- Born: April 28, 1986 (age 39) Israel
- Citizenship: Israel
- Occupation(s): Director, animator, illustrator
- Known for: Black Slide

= Uri Lotan =

Israeli filmmaker

Uri Lotan (אורי לוטן; born April 28, 1986) is an Israeli filmmaker. He is mostly known for his Oscar-shortlisted short film Black Slide (2021).

== Life and career ==
Uri Lotan is an animation director based in Tel Aviv, Israel. After graduating from Ringling College of Art and Design with a Bachelors of Fine Art in 2012, he worked on feature films and TV series for Disney, Sony, Imageworks, Netflix and Kuku Studios including the Emmy Award-winning television show Go! Go! Cory Carson as episode director.

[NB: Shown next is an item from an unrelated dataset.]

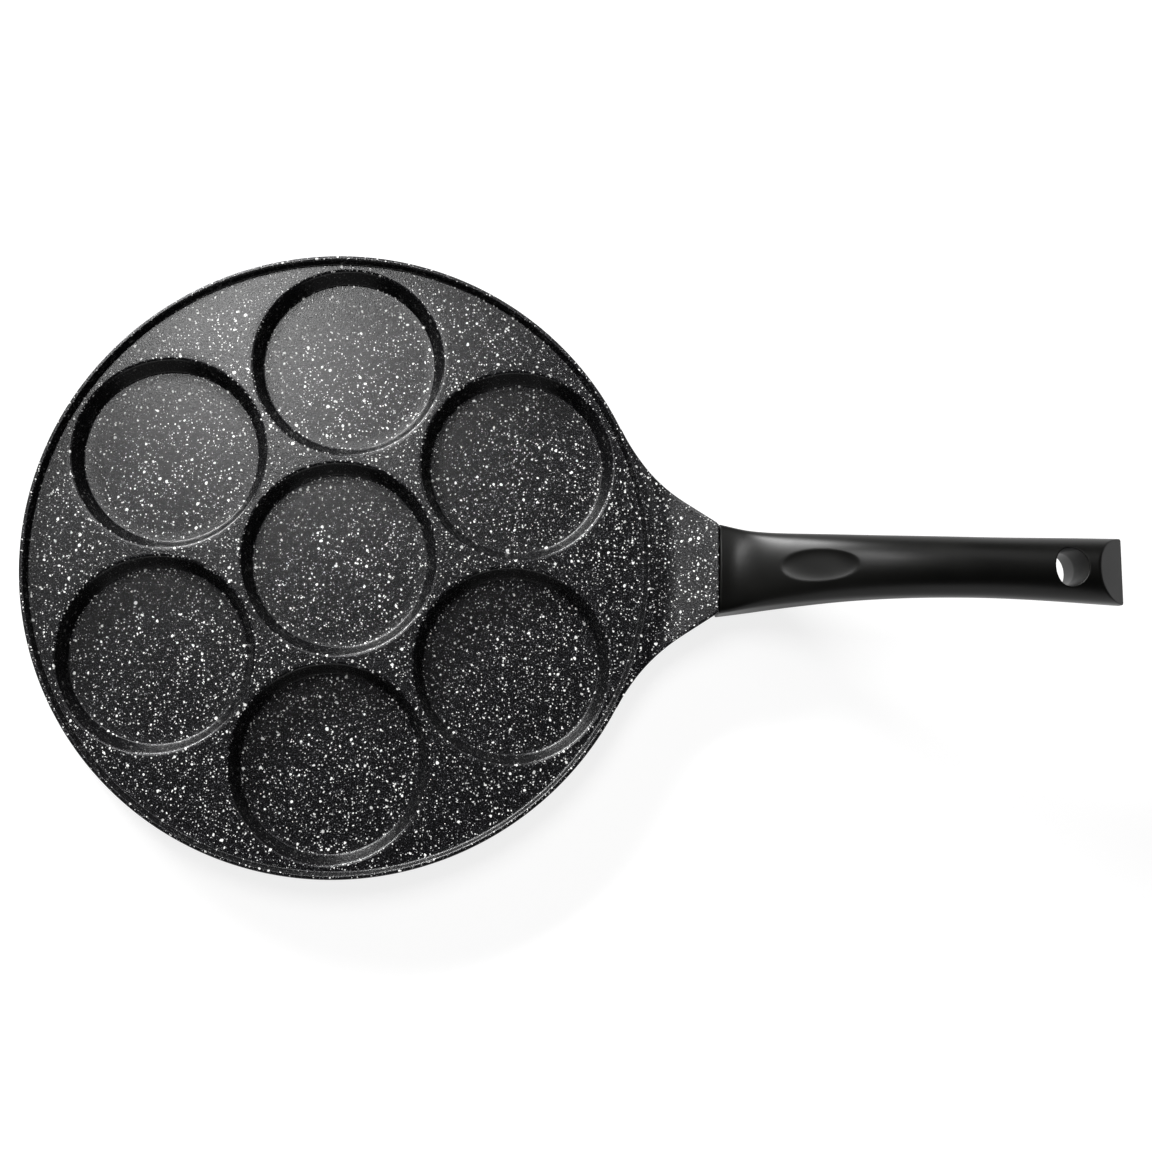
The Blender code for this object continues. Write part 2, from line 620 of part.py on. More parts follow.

He worked as an animator on the animated feature Hotel Transylvania 2. Lotan also continued to pursue advertisement work with Hornet, Buck, Eddy and The Hive Studio on a wide range of projects.

== Filmography ==
- The Ballad of Poisonberry Pete (2012)
- Ma'agalim (2016)
- Feeling Sad (2017)
- Black Slide (2021)

== Recognition ==
With Black Slide (2021), Lotan won the Best International Short Film Award at Chilemonos and the Animated Grand Prize at IndyShorts. His student film The Ballad of Poisonberry Pete was nominated for Best Student Film at the 40th Annie Awards. With his short Ma'agalim, he won the Saatachi & Saatachi New Directors Award His short film Feeling Sad earned him an Annie Award nomination for Best Animated Special Production.